Beans, oh I love growing beans. Once the Japanese beetles are done with their month long time in our area, there’s not much that happens to bean plants. I grow a kind of green beans that get long and taste great with no strings. And I grow Hopi Lima beans; tough, productive plants that were grown for generations by Native Americans in the south west.
Hopis are pretty, and even after growing them for many years, I still look forward to finding different colored ones, like the dark purples. Here are some that dried for seed and some fresh, to eat now or blanch and freeze for winter.
A friend named Sam gave me the original seed beans for the Hopis, and she used to say she was always happy when she went to the garden and found her Hopi pods fat with beans. It’s funny how a person’s words can stick with you, but this phrase was a concept in addition to words. Mine are now fat with beans, and there will be Hopis to pick almost every day for about a month.
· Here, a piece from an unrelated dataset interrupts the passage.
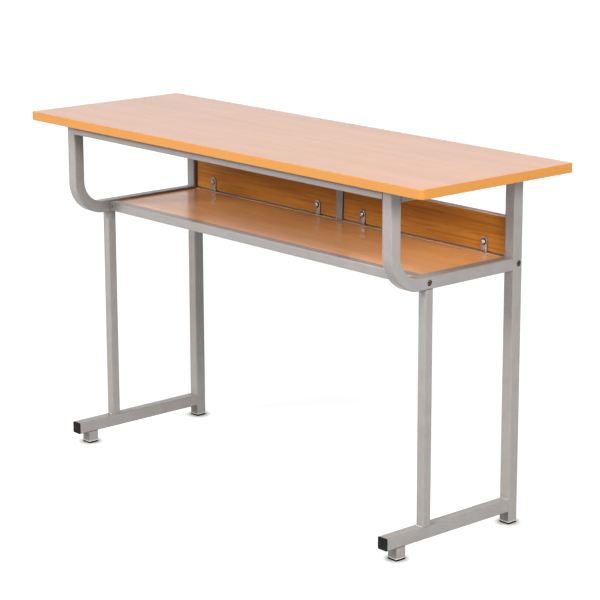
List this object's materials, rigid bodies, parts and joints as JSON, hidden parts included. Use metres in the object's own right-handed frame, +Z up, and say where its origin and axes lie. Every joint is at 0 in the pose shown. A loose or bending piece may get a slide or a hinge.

So things have been producing pretty well even while some were on a decline. We’ve had lots of cucumbers, but they’re about done now. I’ve frozen a lot of tomatoes to use to make tomato sauce in a month or so. We’ve eaten a few summer squash that the mildewed plants were able to still produce.
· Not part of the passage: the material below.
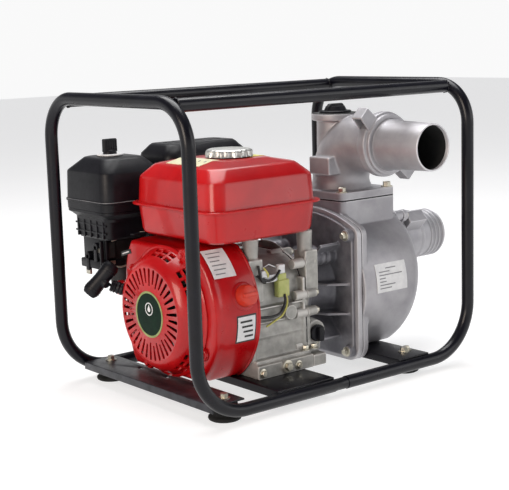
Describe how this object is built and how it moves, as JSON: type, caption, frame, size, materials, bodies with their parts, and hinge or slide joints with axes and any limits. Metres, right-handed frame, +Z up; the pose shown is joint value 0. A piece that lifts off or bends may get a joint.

And peppers, hot and sweet. I grow purple jalapeños for my DIL, cos she likes her hot peppers. I grow a couple kinds of sweet peppers too, cos I like the sweet ones. Not much happens to pepper plants if you keep them watered in dry spells.
We’ve eaten eaten a lot of good garden veggies, even with the climate challenges. I’ve also had some stuff to share. The joy of an old gardener who has learned her lessons well is to grow enough for you and yours, and still have some to share. These are the blessings of the earth.
And then there’s Audrey. I’ve been obsessed with this huge winter squash plant. https://sarasinart.net/2018/07/18/a-squash-named-audrey/ She is now half way across the clothes lines and also going up into a mimosa tree. Sometimes she has tried to get into my pepper pots, and I had to move her branches and remind her to be respectful to her neighbors.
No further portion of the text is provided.